An image of Saudi-born alleged terror mastermind Osama bin Laden from a video released in 2001.
The Political Junkie
President Barack Obama's enjoying a slight bump in his approval ratings since authorizing the mission that killed Osama bin Laden. Most presidents in modern history who've served during dramatic events have enjoyed a similar boost in popularity — George W. Bush after 9/11, Franklin Roosevelt after Pearl Harbor, George H.W. Bush after the start of the first Gulf War. Ron Kaufman served as a senior advisor to President George H.W. Bush. He will join NPR political editor Ken Rudin and guest host Mary Louise Kelly to talk about how long the boost tends to last, and what it means for President Obama in this political environment. They'll also recap the week in politics from the second Blagojevich trial to the president's speech at the White House correspondents dinner.
Gone With The Wind
Widely considered The Great American Novel, and often remembered for its epic Academy Award-winning film version, Gone With the Wind celebrates its 75th anniversary this year. First published in the spring of 1936, Margaret Mitchell's book was an instant success. The novel won the Pulitzer Prize in 1937 and the 1939 film version went on to win eight Academy Awards. Guest host Mary Louise Kelly speaks with best-selling author Pat Conroy, who wrote the introduction to the new commemorative printing of Gone With The Wind.
Is Pakistan Doing Enough?
Osama bin Laden's hideout in a large compound a few hundred meters from the Pakistan Military Academy and less than an hour's drive from the capital raises questions about the commitment and competency of Pakistan as an ally in the fight against terrorism. A number of U.S. congress members are calling to cut-off federal aid to Pakistan, while others warn that Islamabad remains an important, if difficult, ally. Guest host Mary Louise Kelly talks with Rashed Rahman, editor of one of Pakistan's major English language newspapers The Daily Times, and an intelligence expert about the importance of the U.S. relationship with Pakistan and whether or not Islamabad is doing enough to combat terrorism.
Should The U.S. Release Bin Laden Photos?

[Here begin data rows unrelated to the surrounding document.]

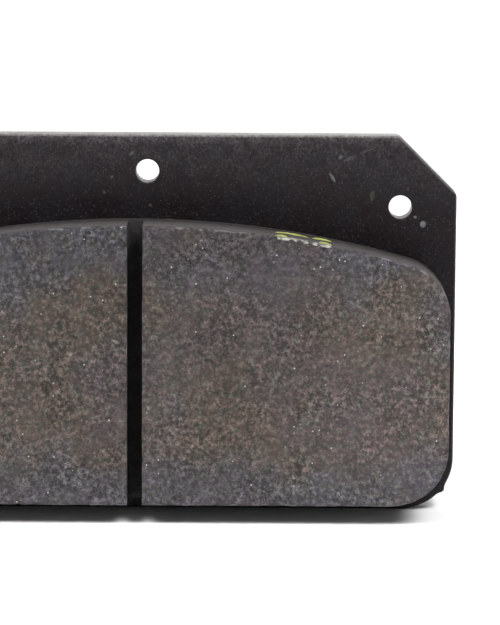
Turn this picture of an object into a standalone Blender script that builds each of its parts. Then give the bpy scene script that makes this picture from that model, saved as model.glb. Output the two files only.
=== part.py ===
"""A disc brake pad for a four-piston caliper, in metres, +Z up.

The pad stands on the foot of its backing plate, with the friction face towards -Y and the
piston side towards +Y. From back to front it is a painted steel plate, a bond film, an
underlayer whose keys pass through the plate, and a friction block with one sawn groove.
The origin is the middle of the overall box, at its base.
"""

import math

import bmesh
import bpy
from mathutils import Matrix

# Backing plate
PLATE_WIDTH = 0.1153
PLATE_HEIGHT = 0.0683
PLATE_THICKNESS = 0.0048
PLATE_CUT = 0.0105           # 45-degree cut of the two top corners
PLATE_CUT_ROUND = 0.0016     # radius at both ends of that cut
PLATE_FOOT_RADIUS = 0.0095
PLATE_EDGE_BREAK = 0.0003

# Retaining holes along the top of the plate: (x, drop below the top edge)
HOLE_DIAMETER = 0.0042
MIDDLE_HOLE = (0.0019, 0.0066)
END_HOLE = (0.0475, 0.0129)

# Lining: everything in front of the plate
LINING_WIDTH = 0.1122
LINING_HEIGHT = 0.0503       # foot to the crown's highest point
LINING_DEPTH = 0.0127        # plate face to friction face
LINING_LIFT = 0.0029         # plate foot to lining foot
CROWN_RADIUS = 0.1800
SHOULDER_RADIUS = 0.0097
FOOT_RADIUS = 0.0102
FACE_EDGE_BREAK = 0.0004

# Layers of the lining
GAP = 0.0003                 # clearance between neighbouring pieces
FILM_THICKNESS = 0.0003
FILM_INSET = 0.0008
UNDERLAYER_THICKNESS = 0.0014
UNDERLAYER_INSET = 0.0004

# Groove down the middle of the friction face
GROOVE_WIDTH = 0.0027
GROOVE_DEPTH = 0.0076

# Keys of underlayer compound through the plate
KEY_DIAMETER = 0.0100
KEY_X = 0.0400
KEY_RISE = 0.0125            # above and below the middle of the lining
KEY_RECESS = 0.0004          # below the plate's back face

ARC_STEPS = 12
CROWN_STEPS = 32
ROUND_STEPS = 32

# Places along Y, from the back face at +Y to the friction face at -Y
TOTAL_THICKNESS = PLATE_THICKNESS + LINING_DEPTH
BACK_Y = TOTAL_THICKNESS / 2
PLATE_FACE_Y = BACK_Y - PLATE_THICKNESS
FILM_BACK_Y = PLATE_FACE_Y - GAP
FILM_FACE_Y = FILM_BACK_Y - FILM_THICKNESS
UNDERLAYER_BACK_Y = FILM_FACE_Y - GAP
UNDERLAYER_FACE_Y = UNDERLAYER_BACK_Y - UNDERLAYER_THICKNESS
BLOCK_BACK_Y = UNDERLAYER_FACE_Y - GAP
BLOCK_FACE_Y = -TOTAL_THICKNESS / 2


def clear_scene():
    for obj in list(bpy.data.objects):
        bpy.data.objects.remove(obj, do_unlink=True)


def arc(centre_x, centre_z, radius, start, end, steps):
    """Points (x, z) on an arc between two angles in degrees, both ends included."""
    angles = [math.radians(start + (end - start) * step / steps) for step in range(steps + 1)]
    return [(centre_x + radius * math.cos(a), centre_z + radius * math.sin(a)) for a in angles]


def mirrored(right_half):
    """The closed outline whose right half runs from foot to top."""
    return right_half + [(-x, z) for x, z in reversed(right_half)]


def plate_outline(inset):
    """The plate's outline, moved inwards by inset."""
    half_width = PLATE_WIDTH / 2
    cut = PLATE_CUT_ROUND * math.tan(math.radians(22.5))
    radius = PLATE_CUT_ROUND - inset
    right = arc(half_width - PLATE_FOOT_RADIUS, PLATE_FOOT_RADIUS,
                PLATE_FOOT_RADIUS - inset, -90, 0, ARC_STEPS)
    right += arc(half_width - PLATE_CUT_ROUND, PLATE_HEIGHT - PLATE_CUT - cut, radius, 0, 45, 3)
    right += arc(half_width - PLATE_CUT - cut, PLATE_HEIGHT - PLATE_CUT_ROUND, radius, 45, 90, 3)
    return mirrored(right)


def lining_outline(inset):
    """The lining's outline: round foot corners, round shoulders and a crowned top."""
    half_width = LINING_WIDTH / 2
    foot_x = half_width - FOOT_RADIUS
    foot_z = LINING_LIFT + FOOT_RADIUS
    shoulder_x = half_width - SHOULDER_RADIUS
    crown_z = LINING_LIFT + LINING_HEIGHT - CROWN_RADIUS
    shoulder_rise = math.sqrt((CROWN_RADIUS - SHOULDER_RADIUS) ** 2 - shoulder_x ** 2)
    meeting = math.degrees(math.atan2(shoulder_rise, shoulder_x))
    right = arc(foot_x, foot_z, FOOT_RADIUS - inset, -90, 0, ARC_STEPS)
    right += arc(shoulder_x, crown_z + shoulder_rise, SHOULDER_RADIUS - inset, 0, meeting, ARC_STEPS)
    right += arc(0, crown_z, CROWN_RADIUS - inset, meeting, 90, CROWN_STEPS // 2)[1:-1]
    return mirrored(right)


def new_object(name, shape):
    mesh = bpy.data.meshes.new(name)
    shape.to_mesh(mesh)
    shape.free()
    obj = bpy.data.objects.new(name, mesh)
    bpy.context.collection.objects.link(obj)
    return obj


def lofted(name, outline, sections):
    """A closed solid through sections (inset, y) of one outline function."""
    shape = bmesh.new()
    rings = [[shape.verts.new((x, y, z)) for x, z in outline(inset)] for inset, y in sections]
    for ring, following in zip(rings, rings[1:]):
        for i in range(len(ring)):
            j = (i + 1) % len(ring)
            shape.faces.new((ring[i], ring[j], following[j], following[i]))
    shape.faces.new(rings[0])
    shape.faces.new(rings[-1])
    bmesh.ops.recalc_face_normals(shape, faces=shape.faces)
    return new_object(name, shape)


def rods(name, centres, diameter, back_y, front_y):
    """One mesh of round rods along Y, used to cut or to add."""
    shape = bmesh.new()
    turned = Matrix.Rotation(math.radians(90), 4, "X")
    for x, z in centres:
        place = Matrix.Translation((x, (back_y + front_y) / 2, z)) @ turned
        bmesh.ops.create_cone(shape, cap_ends=True, segments=ROUND_STEPS, radius1=diameter / 2,
                              radius2=diameter / 2, depth=back_y - front_y, matrix=place)
    return new_object(name, shape)


def box(name, low, high):
    shape = bmesh.new()
    made = bmesh.ops.create_cube(shape, size=1)
    for vert in made["verts"]:
        vert.co = [(a + b) / 2 + (b - a) * c for a, b, c in zip(low, high, vert.co)]
    return new_object(name, shape)


def combine(obj, tool, operation):
    """Adds a Boolean of a helper object, which stays out of the render."""
    tool.hide_render = True
    tool.display_type = "WIRE"
    boolean = obj.modifiers.new(tool.name, "BOOLEAN")
    boolean.operation = operation
    boolean.solver = "EXACT"
    boolean.object = tool


def finish(obj, color, roughness, metallic=0.0):
    """Shades the curved walls smooth and gives the piece its own material."""
    obj.data.shade_smooth()
    obj.data.set_sharp_from_angle(angle=math.radians(30))
    material = bpy.data.materials.new(obj.name)
    material.use_nodes = True
    shader = material.node_tree.nodes["Principled BSDF"]
    shader.inputs["Base Color"].default_value = (*color, 1)
    shader.inputs["Roughness"].default_value = roughness
    shader.inputs["Metallic"].default_value = metallic
    obj.data.materials.append(material)


def key_centres():
    middle_z = LINING_LIFT + LINING_HEIGHT / 2
    return [(side * KEY_X, middle_z + rise * KEY_RISE) for side in (-1, 1) for rise in (-1, 1)]


def hole_centres():
    holes = [MIDDLE_HOLE, END_HOLE, (-END_HOLE[0], END_HOLE[1])]
    return [(x, PLATE_HEIGHT - drop) for x, drop in holes]


def key_hole_cutter(name):
    """Cutter for the key holes of the plate and the film, a gap wider than the keys."""
    return rods(name, key_centres(), KEY_DIAMETER + 2 * GAP, BACK_Y + GAP, UNDERLAYER_BACK_Y - GAP)


def backing_plate():
    plate = lofted("backing_plate", plate_outline, [
        (PLATE_EDGE_BREAK, BACK_Y),
        (0, BACK_Y - PLATE_EDGE_BREAK),
        (0, PLATE_FACE_Y + PLATE_EDGE_BREAK),
        (PLATE_EDGE_BREAK, PLATE_FACE_Y),
    ])
    holes = rods("retaining_hole_cutter", hole_centres(), HOLE_DIAMETER, BACK_Y + GAP, PLATE_FACE_Y - GAP)
    combine(plate, holes, "DIFFERENCE")
    combine(plate, key_hole_cutter("plate_key_cutter"), "DIFFERENCE")
    finish(plate, (0.018, 0.017, 0.016), 0.5)


def bond_film():
    film = lofted("bond_film", lining_outline, [(FILM_INSET, FILM_BACK_Y), (FILM_INSET, FILM_FACE_Y)])
    combine(film, key_hole_cutter("film_key_cutter"), "DIFFERENCE")
    finish(film, (0.030, 0.018, 0.010), 0.4)


def underlayer():
    layer = lofted("underlayer", lining_outline,
                   [(UNDERLAYER_INSET, UNDERLAYER_BACK_Y), (UNDERLAYER_INSET, UNDERLAYER_FACE_Y)])
    bedded_y = UNDERLAYER_BACK_Y - UNDERLAYER_THICKNESS / 2
    keys = rods("underlayer_keys", key_centres(), KEY_DIAMETER, BACK_Y - KEY_RECESS, bedded_y)
    combine(layer, keys, "UNION")
    finish(layer, (0.050, 0.040, 0.034), 0.9)


def friction_block():
    block = lofted("friction_block", lining_outline, [
        (0, BLOCK_BACK_Y),
        (0, BLOCK_FACE_Y + FACE_EDGE_BREAK),
        (FACE_EDGE_BREAK, BLOCK_FACE_Y),
    ])
    groove = box("groove_cutter",
                 (-GROOVE_WIDTH / 2, BLOCK_FACE_Y - GAP, 0),
                 (GROOVE_WIDTH / 2, BLOCK_FACE_Y + GROOVE_DEPTH, PLATE_HEIGHT))
    combine(block, groove, "DIFFERENCE")
    finish(block, (0.110, 0.100, 0.095), 0.85)


clear_scene()
backing_plate()
bond_film()
underlayer()
friction_block()
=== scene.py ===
"""The look of the disc brake pad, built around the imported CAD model. Metres, +Z up.

The friction face looks towards -Y. Each CAD node is stood for by one finished mesh: a friction
block with a ground face, a sawn groove and rough moulded walls, a punched and painted plate, a
coarse underlayer with its keys, and a thin bead of bond film. Two dabs of paint mark the block.
"""

import math

import bmesh
import bpy
import numpy as np
from mathutils import Matrix, Vector


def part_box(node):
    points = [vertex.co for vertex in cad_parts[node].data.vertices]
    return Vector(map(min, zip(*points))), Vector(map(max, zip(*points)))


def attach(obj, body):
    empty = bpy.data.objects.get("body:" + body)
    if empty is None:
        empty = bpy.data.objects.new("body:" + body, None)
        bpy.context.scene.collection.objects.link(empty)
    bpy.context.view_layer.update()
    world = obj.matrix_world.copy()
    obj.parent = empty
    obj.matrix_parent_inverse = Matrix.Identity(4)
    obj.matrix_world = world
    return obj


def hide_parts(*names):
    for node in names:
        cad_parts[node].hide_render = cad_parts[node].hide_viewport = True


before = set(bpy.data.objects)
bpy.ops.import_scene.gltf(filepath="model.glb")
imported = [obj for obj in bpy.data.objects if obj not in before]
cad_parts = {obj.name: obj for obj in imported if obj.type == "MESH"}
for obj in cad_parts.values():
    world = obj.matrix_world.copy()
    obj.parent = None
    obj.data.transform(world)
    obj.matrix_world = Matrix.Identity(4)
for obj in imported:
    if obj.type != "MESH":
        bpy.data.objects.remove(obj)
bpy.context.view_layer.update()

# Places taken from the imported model
BLOCK_LOW, BLOCK_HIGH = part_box("friction_block")
PLATE_LOW, PLATE_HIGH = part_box("backing_plate")
LAYER_LOW, LAYER_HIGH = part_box("underlayer")
FILM_LOW, FILM_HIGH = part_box("bond_film")
HALF_WIDTH = BLOCK_HIGH.x
FOOT_Z = BLOCK_LOW.z
CROWN_Z = BLOCK_HIGH.z
FACE_Y = BLOCK_LOW.y
BLOCK_BACK_Y = BLOCK_HIGH.y

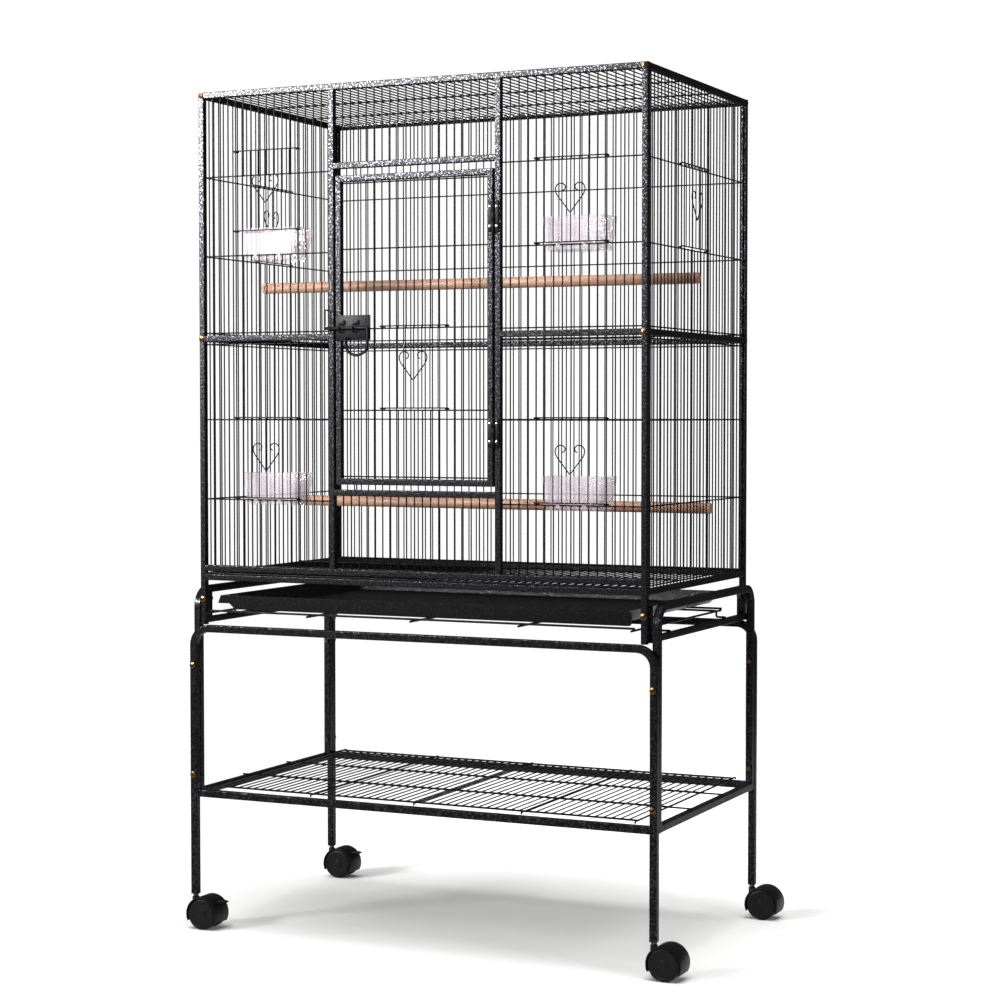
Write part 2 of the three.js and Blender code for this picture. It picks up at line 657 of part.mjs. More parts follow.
// ---------------------------------------------------------------- assembly
add("front_panel", frontPanel(), "hammertone");
add("rear_panel", rearPanel(), "hammertone");
add("left_panel", sidePanel("left", "left_side"), "hammertone");
add("right_panel", sidePanel("right", "right_side"), "hammertone");
add("top_grille", topGrille(), "hammertone");
add("floor_grille", floorGrille(), "hammertone");
add("tray", tray(), "hammertone");
add("tray_rack", trayRack(), "hammertone");
add("main_door", mainDoor(), "hammertone");
add("latch_plate", latchPlate(), "hammertone");
add("latch_bolt", latchBolt(), "steel");
BUTT_Z.forEach((z, i) => {
  const where = i === 0 ? "upper" : "lower";
  add(`hinge_${where}_jamb_leaf`, hinge(z, false), "nylon");
  add(`hinge_${where}_door_leaf`, hinge(z, true), "nylon");
});
for (const name of Object.keys(OPENINGS)) {
  add(`feeder_door_${name}`, feederDoor(name), "hammertone");
}
for (const name of ["upper_left", "upper_right", "lower_left", "lower_right"]) {
  add(`cup_${name}`, cup(name), "clear");
}
add("perch_upper", perch(1062, -2 * sidePitch, 0), "wood");
add("perch_lower", perch(695.5, 6 * sidePitch, 4 * sidePitch), "wood");

add("stand_front_frame", endFrame(-1), "hammertone");
add("stand_rear_frame", endFrame(1), "hammertone");
add("stand_left_frame", sideFrame(-1), "hammertone");
add("stand_right_frame", sideFrame(1), "hammertone");
add("shelf_grille", shelfGrille(), "hammertone");

const CORNERS = [
  ["front_left", -1, -1], ["front_right", 1, -1], ["rear_left", -1, 1], ["rear_right", 1, 1],
];
for (const [corner, sx, sy] of CORNERS) {
  add(`post_bolt_${corner}`, bolt(sx * 387.5, 543.5, sy, 230, 208), "zinc");
  add(`leg_bolt_upper_${corner}`, bolt(sx * 404.7, STAND_BOLT_Z[0], sy, 235, 210.7), "zinc");
  add(`leg_bolt_lower_${corner}`, bolt(sx * 404.7, STAND_BOLT_Z[1], sy, 235, 210.7), "zinc");
  const x = sx * LEG_X;
  const y = sy * LEG_Y;
  add(`caster_stem_${corner}`, casterStem(x, y), "steel");
  add(`caster_hood_${corner}`, casterHood(x, y, sx < 0), "nylon");
  add(`caster_wheels_${corner}`, casterWheels(x, y), "nylon");
  if (sx < 0) {
    add(`brake_lever_${corner}`, brakeLever(x, y), "nylon");
  }
}

// The casters trail to the right, so the box's middle is not the cage's middle.
const bounds = new THREE.Box3().setFromObject(cage);
const centre = bounds.getCenter(new THREE.Vector3());
cage.position.set(-centre.x, -centre.y, -bounds.min.z);

export default cage;
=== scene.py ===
from math import pi, radians, sqrt, tan

import bmesh
import bpy
from mathutils import Matrix, Vector


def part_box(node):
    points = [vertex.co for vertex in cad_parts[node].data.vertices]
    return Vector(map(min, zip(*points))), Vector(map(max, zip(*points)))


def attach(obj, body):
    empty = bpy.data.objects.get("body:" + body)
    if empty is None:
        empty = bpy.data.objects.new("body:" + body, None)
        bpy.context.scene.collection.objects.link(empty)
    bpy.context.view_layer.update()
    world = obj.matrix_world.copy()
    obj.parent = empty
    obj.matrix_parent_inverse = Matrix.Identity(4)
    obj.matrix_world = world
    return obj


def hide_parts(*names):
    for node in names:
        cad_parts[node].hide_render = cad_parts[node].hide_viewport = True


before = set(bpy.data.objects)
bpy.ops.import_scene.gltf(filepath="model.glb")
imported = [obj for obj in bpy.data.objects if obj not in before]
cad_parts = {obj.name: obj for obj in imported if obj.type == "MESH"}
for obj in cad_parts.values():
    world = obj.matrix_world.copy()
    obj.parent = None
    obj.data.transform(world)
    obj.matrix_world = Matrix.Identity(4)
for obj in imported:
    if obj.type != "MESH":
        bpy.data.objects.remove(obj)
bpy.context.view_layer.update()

# ---------------------------------------------------------------- front wall
# Welded steel grid: square tube posts, jambs and rails, filled with straight drawn wire.
# Everything is sprayed with black hammertone paint, whose dark aluminium flakes only shine
# where a lamp is mirrored in them. Each piece is modelled in millimetres about the cage's middle.
rear_low, rear_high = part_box("rear_panel")
CAGE_MIDDLE = Vector(((rear_low.x + rear_high.x) / 2, 0, 0))
POST_X = 387.5
WALL_Y = 225.0
POST_INNER = 382.5
JAMB_X = 146
CAGE_TOP = 1370.0
TOP_RAIL_Z = 1365
MID_RAIL_Z = 970
LOW_RAIL_Z = 580
RAIL = 10.0
WIRE_R = 1.15
CROSS_HEIGHTS = (1232.5, 1104, 979, 961, 838, 708)


def linear(colour):
    """An sRGB hex colour as the linear values a shader takes."""
    parts = [int(colour[i : i + 2], 16) / 255 for i in (1, 3, 5)]
    return (*[c / 12.92 if c <= 0.04045 else ((c + 0.055) / 1.055) ** 2.4 for c in parts], 1.0)


def add(tree, kind, values=(), **settings):
    """Adds a node, sets it up, and links or fills its inputs."""
    node = tree.nodes.new(kind)
    for key, value in settings.items():
        setattr(node, key, value)
    for socket, value in dict(values).items():
        if isinstance(value, bpy.types.NodeSocket):
            tree.links.new(value, node.inputs[socket])
        else:
            node.inputs[socket].default_value = value
    return node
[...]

Top officials in the Obama administration are in apparent disagreement over whether to release graphic photos of the body of Osama bin Laden. Defense Secretary Robert Gates and Secretary of State Hillary Clinton have reportedly advised the president that the release could prompt a backlash against the United States. While CIA director Leon Panetta says it's important to release a photo "to reveal to the rest of the world the fact that we were able to get and kill him." In a piece for the New Yorker, Philip Gourevitch warns of "the overwhelming power of crude images of violence to define and polarize our historical moment." He says that releasing photos will not convince anyone who doesn't already believe that he's been killed. Guest host Mary Louise Kelly talks with Gourevitch about his piece "Don't release the photos."